Nequiquam è il lapidario titolo della prima sezione, la cui traduzione (invano), è sufficientemente eloquente. In queste prime poesie, si inizia a familiarizzare con lo stile dell’autore, la cui dimensione è prepotentemente radicata nel quotidiano più intimo dell’individuo. Fin dal primo passo, Prognosi, ci accompagna in un mondo in cui dominano oggetti e consuetudini che troppo poco spesso la poesia ha il coraggio di sfiorare: uno stendibiancheria, l’orinazione, e più avanti leggeremo di scarpe rotte, addirittura dell’impianto di compostaggio. Ci si fa strada attraverso una realtà che, a definire ostile, la si rivestirebbe di un ruolo attivo che essa non ha; è invece passiva e ciecamente votata alla distruzione progressiva. Il poeta mette in versi una vera e propria neutralizzazione del senso, narrando un processo di nientificazione che fa del soggetto una cosa in frantumi, fino a farlo sperare in una pietosa e celere dipartita.

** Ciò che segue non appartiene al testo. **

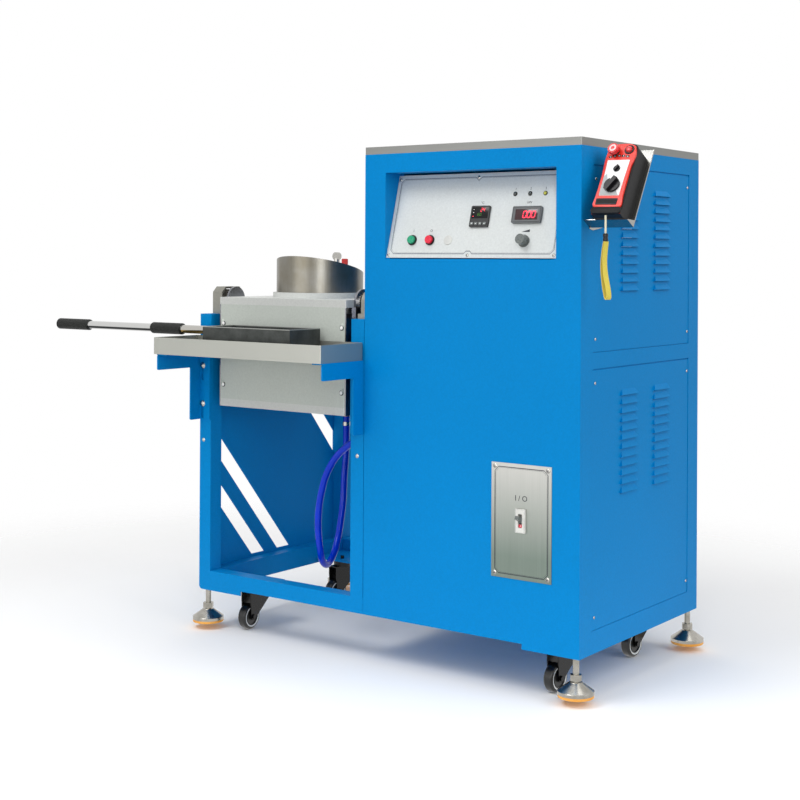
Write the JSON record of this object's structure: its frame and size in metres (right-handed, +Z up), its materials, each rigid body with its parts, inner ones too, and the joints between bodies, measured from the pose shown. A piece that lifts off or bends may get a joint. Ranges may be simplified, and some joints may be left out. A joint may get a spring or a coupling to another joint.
{
  "type": "tilting induction melting furnace",
  "caption": "Small tilting metal melting furnace: a blue power cabinet beside an open bay with a tipping crucible box, pouring tray, ingot mould with a long handle, and a hand pendant.",
  "frame": {"origin": "middle of the bounding box on the floor", "axes": "+X right along the front towards the louvred side, +Y to the rear, +Z up"},
  "size_m": [1.692, 0.777, 1.2175],
  "materials": {
    "blue_paint": "satin",
    "stainless": "brushed",
    "panel_white": "satin",
    "box_grey": "satin",
    "board": "matt",
    "dark_steel": "satin",
    "cast_black": "satin",
    "graphite": "matt",
    "copper": "satin",
    "brass_fitting": "satin",
    "electronics": "satin",
    "instrument_black": "gloss",
    "knob_grey": "satin",
    "breaker_white": "satin",
    "button_green": "gloss",
    "button_red": "gloss",
    "pendant_red": "satin",
    "strap_yellow": "matt",
    "hose_blue": "gloss",
    "handle_steel": "gloss",
    "lever_red": "satin",
    "castor_black": "gloss",
    "castor_tyre": "satin",
    "foot_zinc": "satin"
  },
  "bodies": {
    "root": {"base_frame": "blue_paint", "bay_frame": "blue_paint", "bay_side_panel": "blue_paint", "cabinet_front": "blue_paint", "cabinet_walls": "blue_paint", "cabinet_side_frame": "blue_paint", "side_panel_upper": "blue_paint", "side_panel_lower": "blue_paint", "steel_top": "stainless", "control_recess": "blue_paint", "control_panel": "panel_white", "panel_instruments": "instrument_black", "power_plate": "stainless", "breaker_body": "breaker_white", "trunnion_brackets": "cast_black", "tilt_drive": "cast_black", "power_module": "electronics", "bracket_bolts": "stainless", "remote_holder": "stainless", "water_riser": "stainless", "hose_gland": "stainless", "water_hose": "hose_blue", "castor_plates": "blue_paint"},
    "furnace": {"furnace_sides": "stainless", "furnace_covers": "box_grey", "furnace_end_plates": "board", "mouth_collar": "board", "guard_ring": "dark_steel", "crucible": "graphite", "furnace_lining": "board", "induction_coil": "copper", "trunnions": "stainless", "hose_fitting": "brass_fitting"},
    "tray": {"tray": "stainless", "tray_brackets": "blue_paint"},
    "mould": {"mould_trough": "dark_steel", "mould_handle": "handle_steel"},
    "power_knob": {"power_knob": "knob_grey"},
    "start_button": {"start_button": "button_green"},
    "stop_button": {"stop_button": "button_red"},
    "breaker_lever": {"breaker_lever": "instrument_black"},
    "pendant": {"remote_body": "pendant_red", "remote_strap": "strap_yellow"},
    "pendant_stop": {"remote_stop": "button_red"},
    "pendant_start": {"remote_start": "button_red"},
    "pendant_selector": {"remote_selector": "instrument_black"},
    "pendant_dial": {"remote_dial": "instrument_black"},
    "valve_lever": {"valve_lever": "lever_red"},
    "swivel_1": {"castor_fork_1": "castor_black"},
    "wheel_1": {"castor_wheel_1": "castor_tyre"},
    "swivel_2": {"castor_fork_2": "castor_black"},
    "wheel_2": {"castor_wheel_2": "castor_tyre"},
    "swivel_3": {"castor_fork_3": "castor_black"},
    "wheel_3": {"castor_wheel_3": "castor_tyre"},
    "swivel_4": {"castor_fork_4": "castor_black"},
    "wheel_4": {"castor_wheel_4": "castor_tyre"},
    "foot_1": {"foot_1": "foot_zinc"},
    "foot_2": {"foot_2": "foot_zinc"},
    "foot_3": {"foot_3": "foot_zinc"},
    "foot_4": {"foot_4": "foot_zinc"}
  },
  "joints": [
    {"name": "furnace_tilt", "type": "hinge", "parent": "root", "child": "furnace", "pos_m": [-0.10925, -0.1585, 0.848], "axis": [1, 0, 0], "range_deg": [0, 95]},
    {"name": "tray_height", "type": "slide", "parent": "root", "child": "tray", "axis": [0, 0, 1], "range_m": [0, 0.03]},
    {"name": "mould_lift", "type": "slide", "parent": "tray", "child": "mould", "axis": [0, 0, -1], "range_m": [-0.05, 0]},
    {"name": "power_setting", "type": "hinge", "parent": "root", "child": "power_knob", "pos_m": [0.5901, -0.21427, 0.99454], "axis": [0, 0.965, -0.2622], "range_deg": [0, 300]},
    {"name": "start_press", "type": "slide", "parent": "root", "child": "start_button", "axis": [0, 0.965, -0.2622], "range_m": [0, 0.0028], "stiffness_N_per_m": 500, "springref_m": -0.001},
    {"name": "stop_press", "type": "slide", "parent": "root", "child": "stop_button", "axis": [0, 0.965, -0.2622], "range_m": [0, 0.0028], "stiffness_N_per_m": 500, "springref_m": -0.001},
    {"name": "breaker_switch", "type": "hinge", "parent": "root", "child": "breaker_lever", "pos_m": [0.59545, -0.2275, 0.3816], "axis": [1, 0, 0], "range_deg": [0, 48]},
    {"name": "pendant_out", "type": "slide", "parent": "root", "child": "pendant", "axis": [0, -0.866, 0.5], "range_m": [0, 0.06]},
    {"name": "pendant_stop_press", "type": "slide", "parent": "pendant", "child": "pendant_stop", "axis": [0, 0.866, -0.5], "range_m": [0, 0.0025]},
    {"name": "pendant_start_press", "type": "slide", "parent": "pendant", "child": "pendant_start", "axis": [0, 0.866, -0.5], "range_m": [0, 0.002], "stiffness_N_per_m": 300, "springref_m": -0.001},
    {"name": "pendant_selector_turn", "type": "hinge", "parent": "pendant", "child": "pendant_selector", "pos_m": [0.803, -0.18376, 1.14747], "axis": [0, 0.866, -0.5], "range_deg": [-60, 60]},
    {"name": "pendant_dial_turn", "type": "hinge", "parent": "pendant", "child": "pendant_dial", "pos_m": [0.803, -0.20476, 1.1111], "axis": [0, 0.866, -0.5], "range_deg": [0, 270]},
    {"name": "valve_turn", "type": "hinge", "parent": "root", "child": "valve_lever", "pos_m": [-0.3265, 0.3075, 0.912], "axis": [0, 0, 1], "range_deg": [0, 90]},
    {"name": "castor_swivel_1", "type": "hinge", "parent": "root", "child": "swivel_1", "pos_m": [-0.266, -0.1355, 0.112], "axis": [0, 0, 1], "continuous": true},
    {"name": "castor_roll_1", "type": "hinge", "parent": "swivel_1", "child": "wheel_1", "pos_m": [-0.26469, -0.16047, 0.032], "axis": [0.9986, 0.0523, 0], "continuous": true},
    {"name": "castor_swivel_2", "type": "hinge", "parent": "root", "child": "swivel_2", "pos_m": [0.646, -0.1355, 0.112], "axis": [0, 0, 1], "continuous": true},
    {"name": "castor_roll_2", "type": "hinge", "parent": "swivel_2", "child": "wheel_2", "pos_m": [0.64382, -0.1604, 0.032], "axis": [0.9962, -0.0872, 0], "continuous": true},
    {"name": "castor_swivel_3", "type": "hinge", "parent": "root", "child": "swivel_3", "pos_m": [-0.266, 0.2275, 0.112], "axis": [0, 0, 1], "continuous": true},
    {"name": "castor_roll_3", "type": "hinge", "parent": "swivel_3", "child": "wheel_3", "pos_m": [-0.26991, 0.20281, 0.032], "axis": [0.9877, -0.1564, 0], "continuous": true},
    {"name": "castor_swivel_4", "type": "hinge", "parent": "root", "child": "swivel_4", "pos_m": [0.646, 0.2275, 0.112], "axis": [0, 0, 1], "continuous": true},
    {"name": "castor_roll_4", "type": "hinge", "parent": "swivel_4", "child": "wheel_4", "pos_m": [0.64382, 0.20259, 0.032], "axis": [0.9962, -0.0872, 0], "continuous": true},
    {"name": "foot_level_1", "type": "slide", "parent": "root", "child": "foot_1", "axis": [0, 0, -1], "range_m": [0, 0.02]},
    {"name": "foot_level_2", "type": "slide", "parent": "root", "child": "foot_2", "axis": [0, 0, -1], "range_m": [0, 0.02]},
    {"name": "foot_level_3", "type": "slide", "parent": "root", "child": "foot_3", "axis": [0, 0, -1], "range_m": [0, 0.02]},
    {"name": "foot_level_4", "type": "slide", "parent": "root", "child": "foot_4", "axis": [0, 0, -1], "range_m": [0, 0.02]}
  ]
}
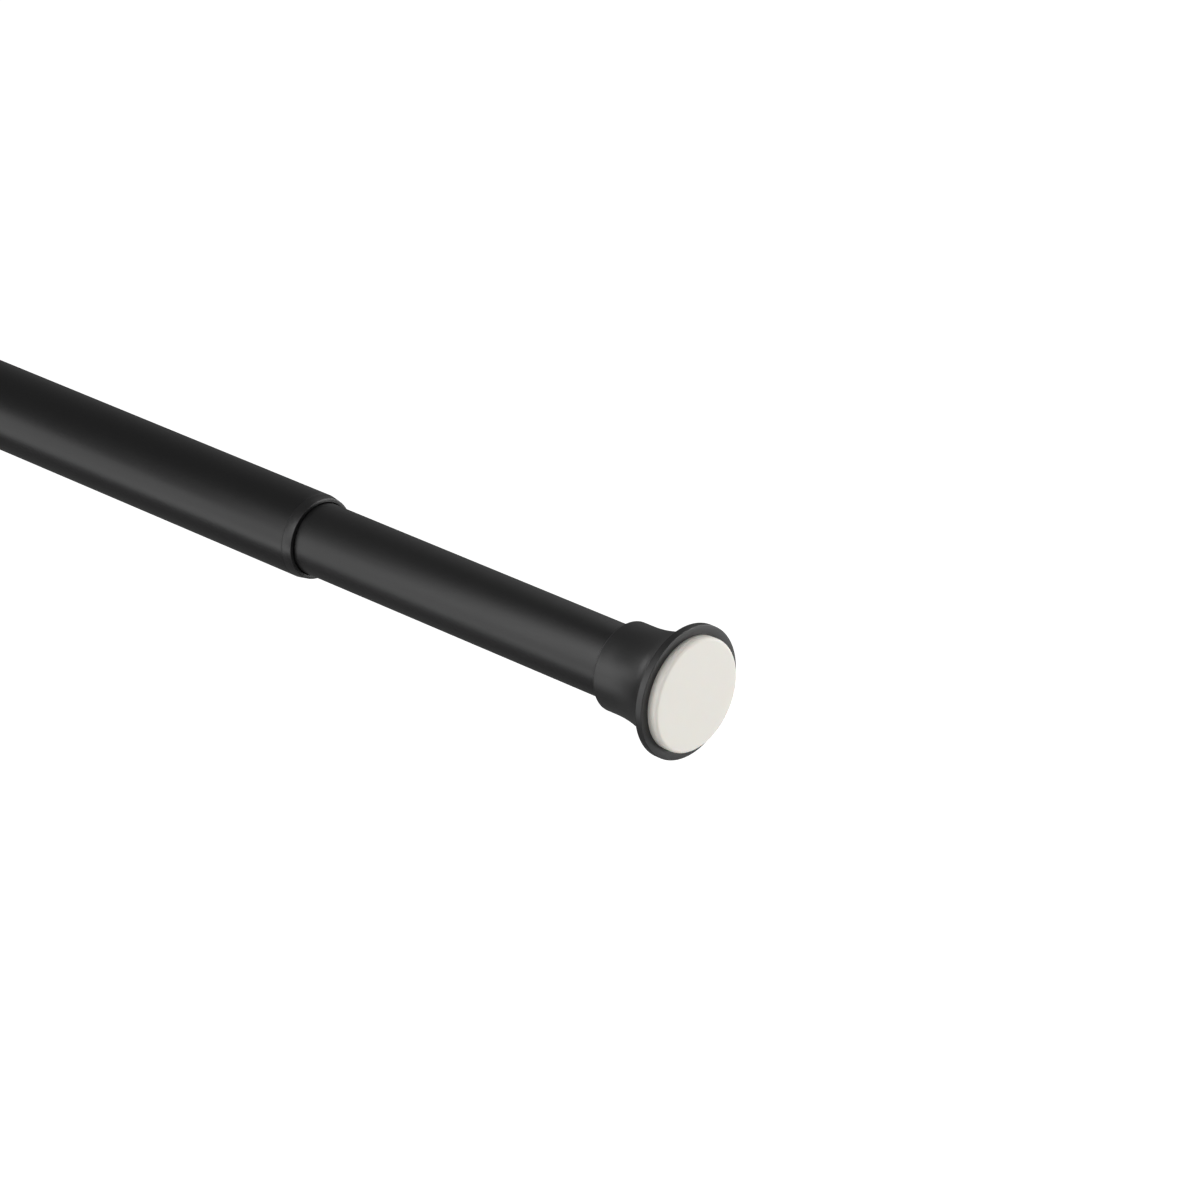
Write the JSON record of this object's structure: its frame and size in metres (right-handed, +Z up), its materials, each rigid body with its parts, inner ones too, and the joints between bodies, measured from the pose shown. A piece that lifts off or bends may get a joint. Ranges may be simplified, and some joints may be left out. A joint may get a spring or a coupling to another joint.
{
  "type": "shower curtain rod",
  "caption": "Matt black telescopic tension rod with flared end caps and rubber wall pads; twisting the inner tube drives a jack screw that presses the pads against the walls.",
  "frame": {"origin": "middle of the far pad's wall face", "axes": "+X along the rod to the near wall, +Z up"},
  "size_m": [0.8302, 0.0426, 0.0426],
  "materials": {
    "black_paint": "matt powder coat",
    "black_plastic": "matt moulded",
    "pad_rubber": "matt cream",
    "white_plastic": "natural moulded",
    "zinc_steel": "zinc plated"
  },
  "bodies": {
    "outer_section": {"outer_tube": "black_paint", "mouth_collar": "black_plastic", "far_cap": "black_plastic", "far_pad": "pad_rubber", "far_tube_plug": "white_plastic", "far_cap_screw": "zinc_steel"},
    "jack": {"jack_screw": "zinc_steel", "stop_clip": "zinc_steel", "expander_cone": "white_plastic", "expander_sleeve": "white_plastic", "sleeve_spring": "zinc_steel", "spring_washer": "zinc_steel", "retaining_nut": "zinc_steel"},
    "near_end": {"near_cap": "black_plastic", "near_pad": "pad_rubber"},
    "inner_section": {"inner_tube": "black_paint", "guide_bush": "white_plastic", "nut_plug": "white_plastic", "near_tube_plug": "white_plastic", "swivel_screw": "zinc_steel", "swivel_washer": "zinc_steel"}
  },
  "joints": [
    {"name": "length_adjust", "type": "slide", "parent": "outer_section", "child": "jack", "axis": [1, 0, 0], "range_m": [-0.1302, 0.3398]},
    {"name": "screw_travel", "type": "slide", "parent": "jack", "child": "near_end", "axis": [1, 0, 0], "range_m": [0, 0.03]},
    {"name": "twist", "type": "hinge", "parent": "near_end", "child": "inner_section", "pos_m": [0.8302, 0, 0], "axis": [1, 0, 0], "range_deg": [0, 3600]}
  ],
  "couplings": [
    {"joint": "screw_travel", "follows": "twist", "m_per_rad": 0.00047746}
  ]
}
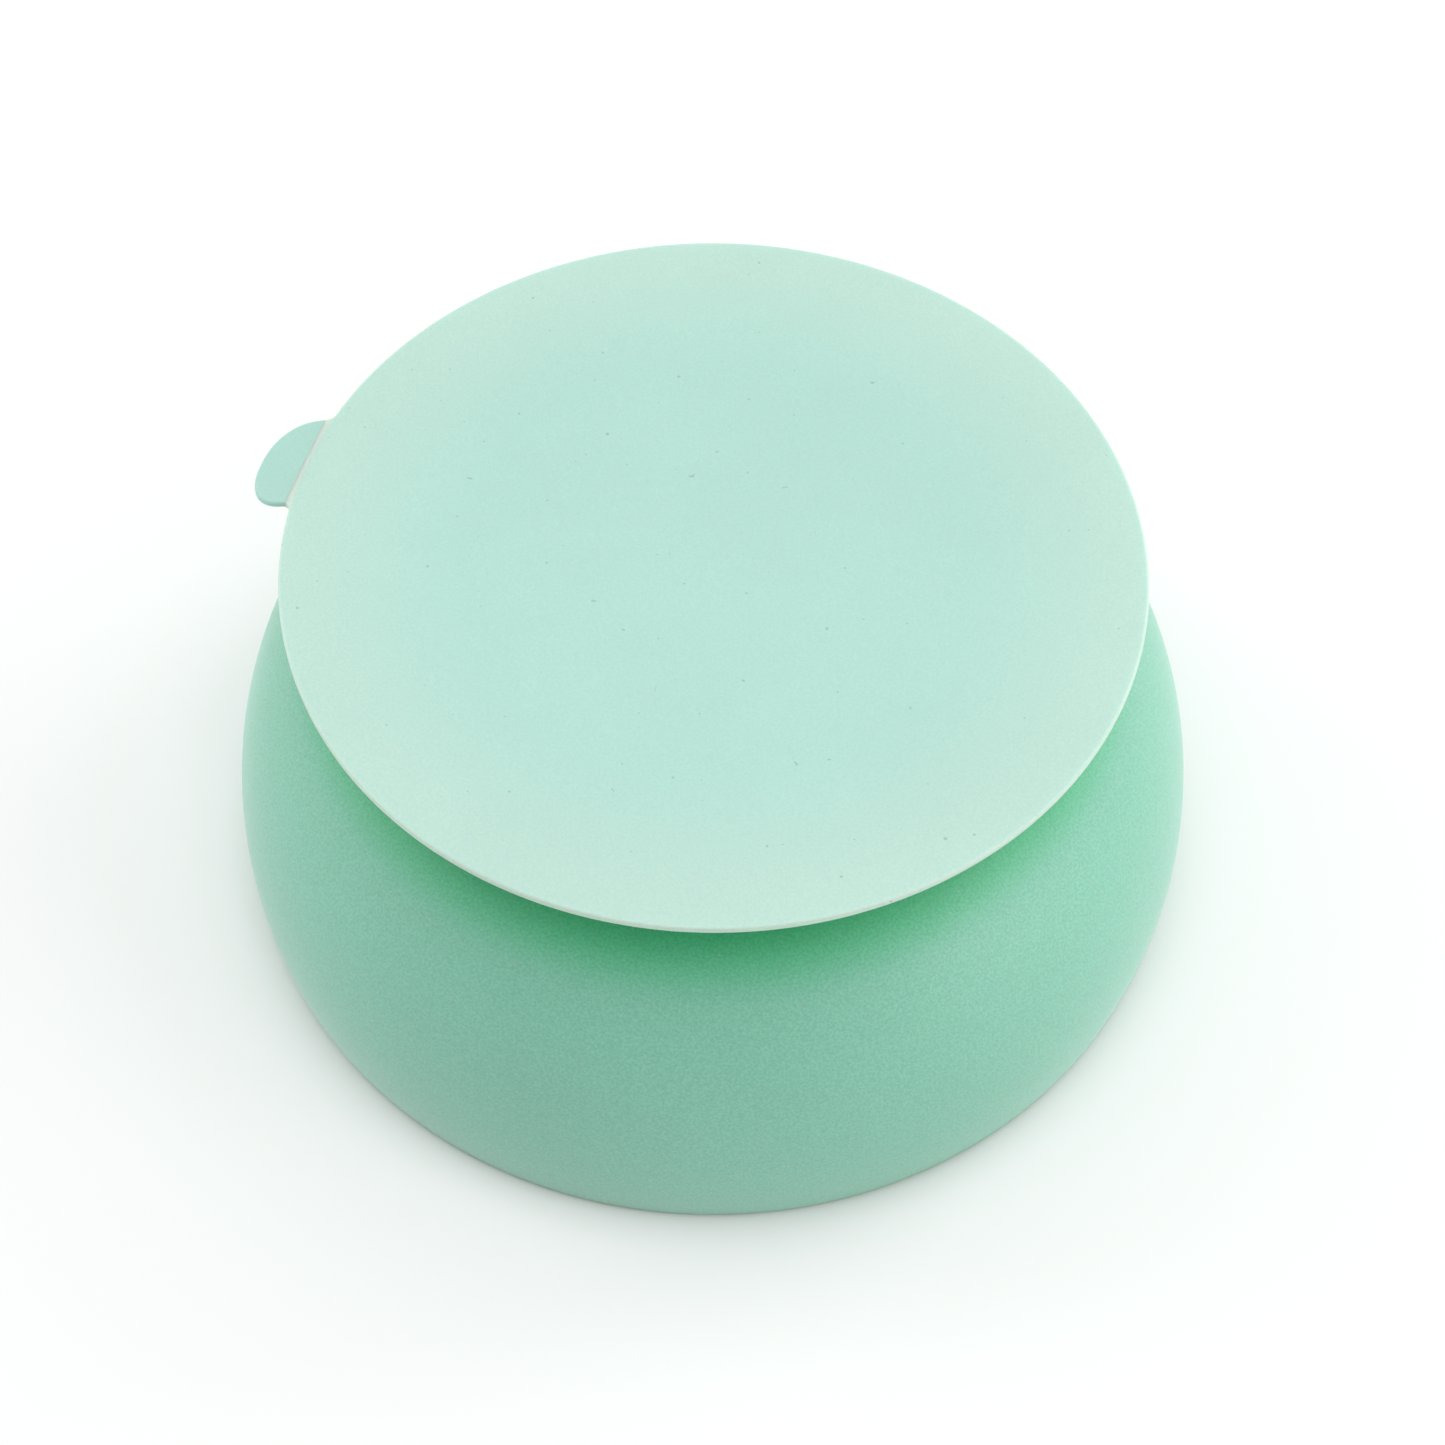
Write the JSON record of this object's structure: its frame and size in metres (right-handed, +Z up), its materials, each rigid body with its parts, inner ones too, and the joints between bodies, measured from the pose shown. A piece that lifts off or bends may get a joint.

L’ansia di cercare (inventare) una dimensione metafisica che si opponga al vuoto nichilistico è palpabile, talvolta accompagnata da qualche raro incontro con la bellezza, sempre vissuto tetramente: nemmeno facciamo caso / al ricco paesaggio lasciato dietro. Un ricco paesaggio che forse è solo la speranza di una grazia che in realtà non si percepisce ma si desidererebbe poter vivere. L’esistenza (non solo la vita, ma l’Essere) scivola via velocemente e le poesie della seconda parte, intitolata Bildungsroman, altro non fanno che sottolineare quanto sia fugace questa condizione. In questa sezione i componimenti tendono a guardare più lontano, verso la fine del viaggio, con i verbi spesso rivolti al futuro. L’impazienza dei passeggeri / è ingiustificata a confronto / con la scarsa attrattiva della meta finale: Aprile sembra guardarci correre incontro alla distruzione come se avessimo fretta di sparire, chiedendoci se veramente valga la pena volgerci al futuro con così tanta insistenza. Questa considerazione si aggiunge alle non poche espresse dall’autore, che paiono quasi domande retoriche rivolte a noi lettori. La poesia di Guglielmo Aprile, in effetti, sa pungere in maniera cinica e acida, spingendoci più volte ad interrogarci sulla nostra condotta. Leggendo alcuni versi, si prova la sensazione di essere violati dalle questioni scomode che solleva, che cercano di stracciare il velo di ingenuità attraverso cui viviamo il mondo. Scritto nel vento è forse il componimento più crudele in tal senso, nel suo rivolgersi direttamente al lettore, comunicandogli il suo destino senza nemmeno cercare di indorare la pillola:

fai bene ad abituarti all’idea

che il domicilio attuale è provvisorio;

verrai sfrattato anche se non sai quando

da questa tana, in fondo calda e comoda,

fattene una ragione,

non è prevista proroga il vento ama

improvvisare, non ha amanti fisse.

Chiamando a sé echi esistenzialisti, fra il divertissement e la noia, fino a cedere in un disilluso nichilismo, Il talento dell’equilibrista si costituisce come un’opera ben definita, armoniosa pur nelle sue caustiche sentenze. Infine, viene da chiedersi cosa sia questo talento di cui è dotato l’equilibrista. Forse, è la bravura con cui l’autore danza nella foresta della sua poesia, l’agilità con cui ricama universi di senso così distanti fra loro, mettendo in comunicazione gli elementi più volgari del quotidiano con i significati più profondi che il verso riesce a rivelare.